12:16pm: arrived on site, After talking to PIC and other food employees: Around 7:45am The fire started between the two chicken pressure cookers full of oil. Fire suppression system did not discharge. Food Employee used one fire extinguisher to try to put out the flame, while another employee called 911. King George Fire Department arrived around 8am and suppressed the fire. Fire Marshall Dixon with the King George Fire Department, cleared the building to be re-occupied. PIC voluntarily closed facility.
During the inspection of the facility noticed fire retardant around the 2 oil fryers, chicken pressure cookers and surrounding areas of the kitchen. The Range hood fire suppression system did not discharge and noticed fire retardant inside the Range hood and burn marks around the removable vents. Facility had not started any food prep and all food was stored in the Reach in coolers and Walk in Coolers.
Discussed with Person in charge:
1. Ensure all food and non food contact surfaces are cleaned and sanitized prior to opening
2. Ensure all fryer oil in the chicken pressure cookers and fryers is disposed of
3. Ensure the floors, walls and ceilings in the kitchen facility are cleaned prior to opening
4. Ensure all prep lines, utensils and food equipment in the kitchen facility are cleaned prior to opening
5. Ensure any food exposed to Fire Retardant is disposed of.

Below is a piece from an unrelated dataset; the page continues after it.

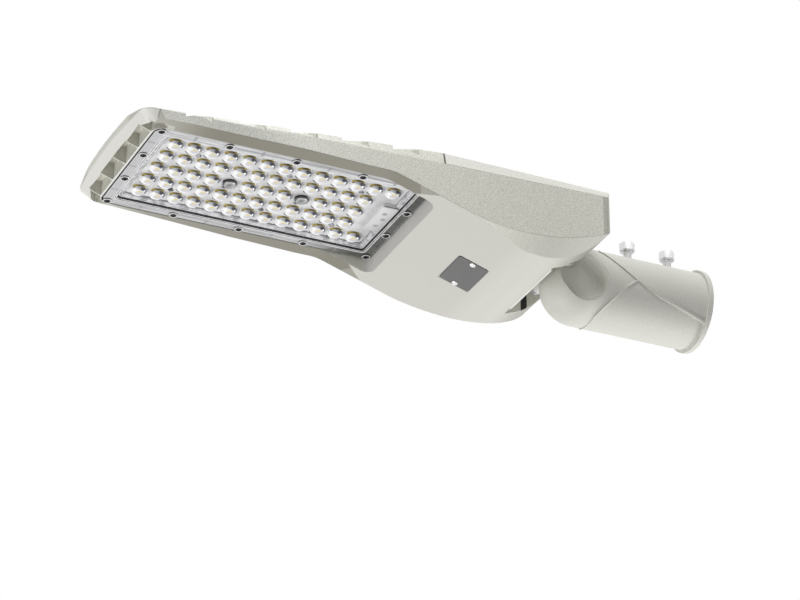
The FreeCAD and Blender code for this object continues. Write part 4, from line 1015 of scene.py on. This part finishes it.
def cross_wave(turn):
    return 0.5 + 0.5 * abs(math.cos(2 * turn)) ** 3


def wire_cover_finish():
    finish, tree, shader = new_finish("clear_wire_cover")
    s, y, h = stations(tree)
    tone = stretch(tree, y, -23.0, 23.0, 0.74, 0.64)
    colour = as_grey(tree, tone)
    for dot_s, dot_y in COVER_DOTS:
        far = distance(tree, calc(tree, "SUBTRACT", s, dot_s), calc(tree, "SUBTRACT", y, dot_y))
        colour = blend_tone(tree, stretch(tree, far, 1.4, 3.2, 0.85, 0.0), colour, (0.33, 0.33, 0.34))
    # Painted shade: dark lines along the cover's ends, its far side and its back edge.
    ends = stretch(tree, calc(tree, "ABSOLUTE", y), 22.0, 22.8)
    ends = both(tree, ends, between(tree, h, -2.2, -1.1, 0.3))
    colour = blend_tone(tree, ends, colour, (0.12, 0.12, 0.13))
    colour = blend_tone(tree, stretch(tree, y, 21.7, 22.1, 0.0, 0.8), colour, (0.15, 0.15, 0.16))
    back = stretch(tree, s, 219.8, 220.4, 0.0, 0.7)
    colour = blend_tone(tree, back, colour, (0.16, 0.16, 0.17))
    tree.links.new(colour, shader.inputs["Base Color"])
    glossy(shader)
    return finish


pins = Shape()
for column, row in PIN_CELLS:
    pins.stack(lathe(PIN_PROFILE, hanging(column * COLUMN_PITCH, row * ROW_PITCH, SHEET_H), 24, cross_wave))
pin_clear = plain_clear("clear_pin", (0.5, 0.5, 0.52), (0.01, 0.01, 0.012))
pins.piece("lens_pins", "lamp_head", [pin_clear], ["lens_plate"])
cups = Shape()
for column in FIXING_COLUMNS:
    cups.stack(lathe(CUP_PROFILE, hanging(column * COLUMN_PITCH, 0.0, SHEET_H), 32), CUP_PAINT, loop=True)
cups.piece("fixing_cups", "lamp_head", [light_rib, dark_line, sheet_clear], ["lens_plate"])


def rounded_box_ring(inset, h):
    outline = rounded_outline(COVER_FRONT_S + inset, COVER_REAR_S - inset, COVER_HALF - inset,
                              COVER_CORNER - inset, 4)
    return [head(s, y, h) for s, y in outline]


wire_cover = Shape()
wire_cover.stack([rounded_box_ring(0.0, SHEET_H + 0.4), rounded_box_ring(0.2, COVER_LOW_H + 1.4),
                  rounded_box_ring(0.6, COVER_LOW_H + 0.4), rounded_box_ring(1.5, COVER_LOW_H)])
wire_cover.piece("wire_cover", "lamp_head", [wire_cover_finish()], ["lens_plate"], 70.0)

# %% [markdown]
# ## Screws of the light module
#
# Fourteen screws of near-black steel with hexalobular sockets pull the flange onto its seal. Each
# stands in a small raised ring of the moulding. From below they read as black dots in light
# circles, and that contrast carries the whole border, so both the ring and the socket are
# modelled. Their black is partly painted shade, the dark of the hole round each head.

# %% Module screws
SCREW_STATIONS = (-20.6, 41.4, 103.5, 165.6, 227.3)
SIDE_SCREW_Y = 65.7
END_SCREW_Y = 22.2
MODULE_SCREW_R = 2.6
FIXING_SCREW_R = 4.7
BOSS_PROFILE = [(4.1, -0.3), (4.1, 0.9), (3.8, 1.2), (3.2, 1.2), (3.0, 0.8), (2.9, -0.3)]
BOSS_PAINT = [1, 0, 0, 0, 1, 1]


def module_screw_spots():
    ends = (SCREW_STATIONS[0], SCREW_STATIONS[-1])
    spots = [(s, side * SIDE_SCREW_Y) for s in SCREW_STATIONS for side in (-1, 1)]
    return spots + [(s, side * END_SCREW_Y) for s in ends for side in (-1, 1)]


def six_lobes(turn):
    return 1.0 + 0.14 * math.cos(6 * turn)


def add_screw(shape, s, y, low_h, radius):
    """Pan-head screw with a six-lobed socket; its head hangs below low_h."""
    profile = [(radius * 0.6, -2.0), (radius * 0.6, 0.0), (radius, 0.0), (radius, 0.9), (radius * 0.82, 1.5),
               (radius * 0.50, 1.7), (radius * 0.46, 1.7), (radius * 0.42, 0.7)]
    shape.stack(lathe(profile, hanging(s, y, low_h), 24, six_lobes))


module_screws = Shape()
bosses = Shape()
for screw_s, screw_y in module_screw_spots():
    add_screw(module_screws, screw_s, screw_y, FLANGE_H, MODULE_SCREW_R)
    bosses.stack(lathe(BOSS_PROFILE, hanging(screw_s, screw_y, FLANGE_H), 28), BOSS_PAINT, loop=True)
shade_black = plated_metal("shade_black_steel", (0.035, 0.035, 0.035), 0.3)
module_screws.piece("module_screws", "lamp_head", [shade_black], ["lens_screws"])
bosses.piece("screw_bosses", "lamp_head", [light_rib, dark_line], ["lens_plate"])
board_screws = Shape()
for column in FIXING_COLUMNS:
    add_screw(board_screws, column * COLUMN_PITCH, 0.0, SHEET_H - 0.8, FIXING_SCREW_R)
board_screws.piece("fixing_screws", "lamp_head",
                   [plated_metal("fixing_steel", (0.50, 0.50, 0.50), 0.35)], ["board_screws"])

# %% [markdown]
# ## The blank plate
#
# On the sloping underside sits an anodised plate, held by two small bright screws. It stays
# bare. A sheet cut from aluminium has rounded corners and a broken edge that catches light,
# so it is a stack of four rings in the plane of the slope. Its side and outer bevel take the
# black rubber finish, a painted shadow round the plate.

# %% Plate and its screws
SLOPE_S = 293.0
SLOPE = 0.33
SLOPE_H = FLANGE_H - SLOPE * (SLOPE_S - 187.0)
PLATE_LONG = 30.0
PLATE_WIDE = 43.8
PLATE_CORNER = 3.0
PLATE_SCREW_Y = 18.5
PLATE_SCREW_PROFILE = [(1.5, -1.5), (1.5, 0.3), (2.7, 0.4), (2.7, 0.9), (2.1, 1.4), (1.2, 1.5), (1.1, 1.5),
                       (0.6, 0.8)]


def on_slope(along, across, out):
    """Point on the sloping underside; out is the distance below it."""
    length = math.hypot(1.0, SLOPE)
    return head(SLOPE_S + (along - out * SLOPE) / length, across, SLOPE_H - (along * SLOPE + out) / length)


def plate_ring(inset, out):
    long = PLATE_LONG / 2 - inset
    outline = rounded_outline(-long, long, PLATE_WIDE / 2 - inset, PLATE_CORNER - inset, 5)
    return [on_slope(along, across, out) for along, across in outline]


def cross_recess(turn):
    return 0.6 + 0.4 * abs(math.cos(2 * turn)) ** 2


plate = Shape()
# The first two rings take the black rubber finish: painted shadow round the plate's edge.
plate.stack([plate_ring(0.1, -0.45), plate_ring(0.0, 0.1), plate_ring(0.25, 0.35), plate_ring(1.0, 0.4)],
            [1, 1, 0, 0])
plate.piece("blank_plate", "lamp_head",
            [brushed("satin_plate", (0.19, 0.19, 0.188), (1.0, 0.03, 1.0)), rubber], ["rating_plate"])
plate_screws = Shape()
for side in (-1, 1):
    plate_screws.stack(lathe(
        PLATE_SCREW_PROFILE, lambda x, y, out: on_slope(x, side * PLATE_SCREW_Y + y, out), 24, cross_recess))
plate_screws.piece("plate_screws", "lamp_head",
                   [plated_metal("bright_steel", (0.95, 0.95, 0.95), 0.2)], ["rating_plate_screws"])

# %% [markdown]
# ## Clamping screws on the pole socket
#
# Two hexagon screws press on the pole. A plain prism would betray itself: a real head has a
# chamfer where the flats meet the top, a washer face below and a rolled thread on its shank.
# The chamfer comes from shrinking the hexagon's corners to a circle over the last ring, and
# the thread is a stack of rings that swell and narrow once per turn.

# %% Clamping screws
TUBE_R = 36.1
CLAMP_X = (-25.5, -66.5)
CLAMP_AF = 13.0
CLAMP_STAND = 11.8
CLAMP_HEAD = 8.2
THREAD_PITCH = 1.25
THREAD_LOW_R = 3.45
THREAD_HIGH_R = 4.0
SHANK_LOW_Z = 31.6
WASHER_FACE_R = 5.9
UNCUT_R = 9.0


def hexagon_reach(turn):
    """Distance from the middle of a hexagon to its edge, for an across-flats of 1."""
    off_flat = (turn + math.pi / 6) % (math.pi / 3) - math.pi / 6
    return 0.5 / math.cos(off_flat)


def hex_ring(x, z, limit, sides=36):
    """Ring round a hexagon screw; corners further out than limit are cut to it."""
    ring = []
    for i in range(sides):
        turn = 2 * math.pi * i / sides
        reach = min(limit, CLAMP_AF * hexagon_reach(turn - math.radians(15)))
        ring.append(Vector((x + reach * math.cos(turn), reach * math.sin(turn), z)) * MM)
    return ring


def round_ring(x, z, radius, sides=36):
    turns = [2 * math.pi * i / sides for i in range(sides)]
    return [Vector((x + radius * math.cos(turn), radius * math.sin(turn), z)) * MM for turn in turns]


clamps = Shape()
for clamp_x in CLAMP_X:
    top = TUBE_R + CLAMP_STAND
    rings = [round_ring(clamp_x, SHANK_LOW_Z, THREAD_LOW_R)]
    z = TUBE_R - 2.0
    while z < top - 1.6:
        rings.append(round_ring(clamp_x, z, THREAD_LOW_R))
        rings.append(round_ring(clamp_x, z + THREAD_PITCH / 2, THREAD_HIGH_R))
        z += THREAD_PITCH
    rings += [round_ring(clamp_x, top - 0.4, THREAD_LOW_R), round_ring(clamp_x, top - 0.4, WASHER_FACE_R),
              round_ring(clamp_x, top, WASHER_FACE_R), hex_ring(clamp_x, top + 0.01, 6.6),
              hex_ring(clamp_x, top + 0.5, UNCUT_R), hex_ring(clamp_x, top + CLAMP_HEAD - 0.7, UNCUT_R),
              hex_ring(clamp_x, top + CLAMP_HEAD, 6.2), round_ring(clamp_x, top + CLAMP_HEAD, 5.0)]
    clamps.stack(rings)
clamps.piece("clamping_screws", "pole_spigot",
             [plated_metal("bright_zinc", (0.86, 0.86, 0.88), 0.25)], ["set_screws"], 25.0)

5. Prior to reopening, have The Range Hood system cleaned and send a copy of the invoice to the Health Department
6. Prior to reopening, send copy of the fire suppression inspection report to the Health Department
7. Facility is allowed to voluntarily re-open after invoices are sent to the Health Department, ensure to call Health Department prior to opening
Abbreviations: RIC-Reach In Cooler, RIF-Reach In Freezer, PIC-Person In Charge, HH-Hot Holding, CH-Cold Holding, WIC-Walk In Cooler, WIF-Walk In Freezer, PP-Pizza Prep, SP-Sandwich Prep

No violation noted during this evaluation.